Wednesday, July 28, 2021

Jon Riccio and the Disco Incredible Hulk, the Bed of Nails Hammock, and Seraphim Science


Pan- Variations Featuring Carter-Era Mutant



“Dr. David Banner: physician, scientist; searching for a way to tap into the

  hidden strengths that all humans have.” – The Incredible Hulk



There’s a disco version of The Incredible Hulk 

putting a piano together from sawdust. 



Its harmony leads to window gazing and 

the panoply of children sired by neighbor 



whose passenger side has a broken sun visor, 

so I place pancetta and a roll of duct tape 



on his doorstep like the deadpan Samaritan 

advised. Faith, your backup panoramic 



sparing the 1/3 peace sign of my 

gluteal crack carousing loose pants



because we’re a surge from Easter 

metaphor pandering to Judas virus. 



Pandemonium, the gamma rays essential 

to David Banner’s crisis, tabloid 



panic tangential to ‘Hulking out,’

Lou Ferrigno’s makeup seat 


panoptical with swivel. Adrenalized, 

a Eucharist bench presses a city block. 



Pantone couture? Sewing-machine grey. 

Pandemic-on-newsprint, a testament worse. 





Distortion Aphrodite 

 

Circus and ficus, the horticulturist trapezing

that embroidery trick because the bed-of-nails

overnighter wanted a hammock, not homecoming.

 

Sideshow journals were hanging on a social-

media comeback: Carniveil and Gaff Quarterly

 

stage-hands cleaning tightrope perspiration.

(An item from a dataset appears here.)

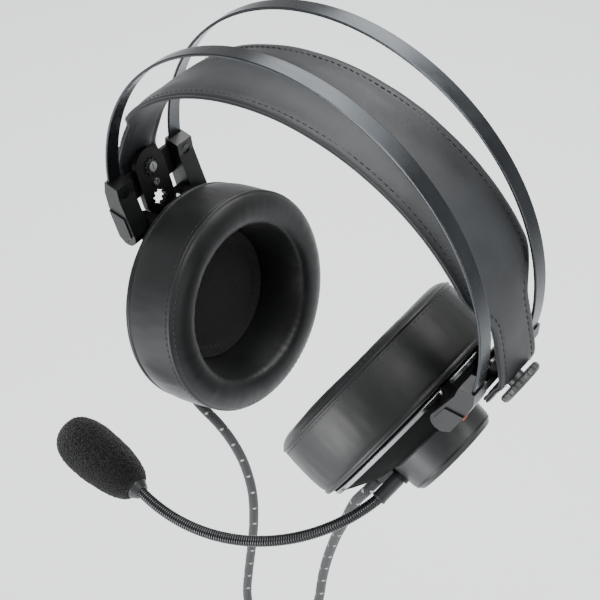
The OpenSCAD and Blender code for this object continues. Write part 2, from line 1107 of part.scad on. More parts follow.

Who wouldn’t be a stilt of nerves on highwires

that stretch from there to equilibrium when

 

lifeline and paycheck depend on sensitivity

of feet? Christ, the ankle variables! Then

 

you have the barker’s pyrite shouted

into microphone: juggler gospels and

machete physics that break their promises 



when crowds peer too closely. We’ve run 

out of elan. The fire eater lab-bound or tent,



the dung records a peanut-allergy elephant 

breaks. Flowers to photoshoot, Aphrodite 

wobbles the conch between make-believes.




Malaria and Christ Helmet



My Grandpa Floyd’s combat stories included a bullet- 

dinged helmet because Catholicism had his survival

down to a seraphim science. Nicknamed Doc based 

on the telephone repair kit he carried, his last days 

walkie-talkie sized.

 

         The funeral luncheon fed us 

a buffet of spaghetti in ceramic bowls better suited 

to the pomodoro elbows my father made two nights 

a week. 



             Half the family got his name wrong. 

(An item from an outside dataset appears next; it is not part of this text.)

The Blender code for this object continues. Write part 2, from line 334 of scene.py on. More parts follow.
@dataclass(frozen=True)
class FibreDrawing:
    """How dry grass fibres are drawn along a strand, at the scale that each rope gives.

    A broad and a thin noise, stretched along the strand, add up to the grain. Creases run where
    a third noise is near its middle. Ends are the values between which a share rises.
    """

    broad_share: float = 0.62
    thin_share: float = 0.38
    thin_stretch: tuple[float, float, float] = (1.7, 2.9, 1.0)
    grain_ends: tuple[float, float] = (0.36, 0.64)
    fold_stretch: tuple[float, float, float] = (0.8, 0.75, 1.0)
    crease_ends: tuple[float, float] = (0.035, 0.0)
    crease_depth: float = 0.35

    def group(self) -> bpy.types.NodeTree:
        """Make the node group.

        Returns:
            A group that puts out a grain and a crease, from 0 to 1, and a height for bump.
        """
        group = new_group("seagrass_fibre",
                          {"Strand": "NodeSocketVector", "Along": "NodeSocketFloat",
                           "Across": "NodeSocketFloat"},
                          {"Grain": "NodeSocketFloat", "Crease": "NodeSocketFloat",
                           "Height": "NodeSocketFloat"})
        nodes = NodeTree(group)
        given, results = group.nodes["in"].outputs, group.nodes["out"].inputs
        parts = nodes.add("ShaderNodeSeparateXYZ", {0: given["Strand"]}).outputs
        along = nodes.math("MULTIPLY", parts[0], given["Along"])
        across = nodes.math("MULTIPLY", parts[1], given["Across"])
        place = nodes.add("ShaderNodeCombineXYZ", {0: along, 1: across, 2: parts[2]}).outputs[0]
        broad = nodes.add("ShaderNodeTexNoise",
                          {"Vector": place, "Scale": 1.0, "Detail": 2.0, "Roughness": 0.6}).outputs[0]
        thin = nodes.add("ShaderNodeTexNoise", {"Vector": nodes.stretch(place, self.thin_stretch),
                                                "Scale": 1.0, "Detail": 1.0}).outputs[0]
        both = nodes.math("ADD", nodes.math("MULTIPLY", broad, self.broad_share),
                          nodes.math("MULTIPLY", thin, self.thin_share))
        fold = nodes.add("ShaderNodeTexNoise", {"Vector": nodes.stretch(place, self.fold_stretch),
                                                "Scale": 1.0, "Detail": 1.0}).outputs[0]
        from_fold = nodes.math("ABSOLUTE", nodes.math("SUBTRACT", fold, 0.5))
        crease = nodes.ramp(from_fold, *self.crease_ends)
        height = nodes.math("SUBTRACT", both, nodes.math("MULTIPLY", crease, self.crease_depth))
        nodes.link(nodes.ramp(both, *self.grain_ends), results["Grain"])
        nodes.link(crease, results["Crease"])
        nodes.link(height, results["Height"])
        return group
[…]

Punishment for my parents’ quickie California 

marriage three months pregnant—an Eastern 

European to a hairdresser Italian. 



Did Floyd ever move him like a chess 

piece into son-in-law tense? 



Maybe your grandfather had worse war 

wounds than malaria and Christ helmet, 

house emptied of mementos prior 

to the estate sale. 



                            My one request, 

a globe with calendar numbers wed 

to Australia, the stakes life and cocktail 

sauce spilled on obituary draft.    


Jon Riccio received his PhD from the University of Southern Mississippi's Center for Writers. His chapbook, Eye, Romanov, is forthcoming from SurVision Books, and his full-length, Agoreography, will be published by 3: A Taos Press.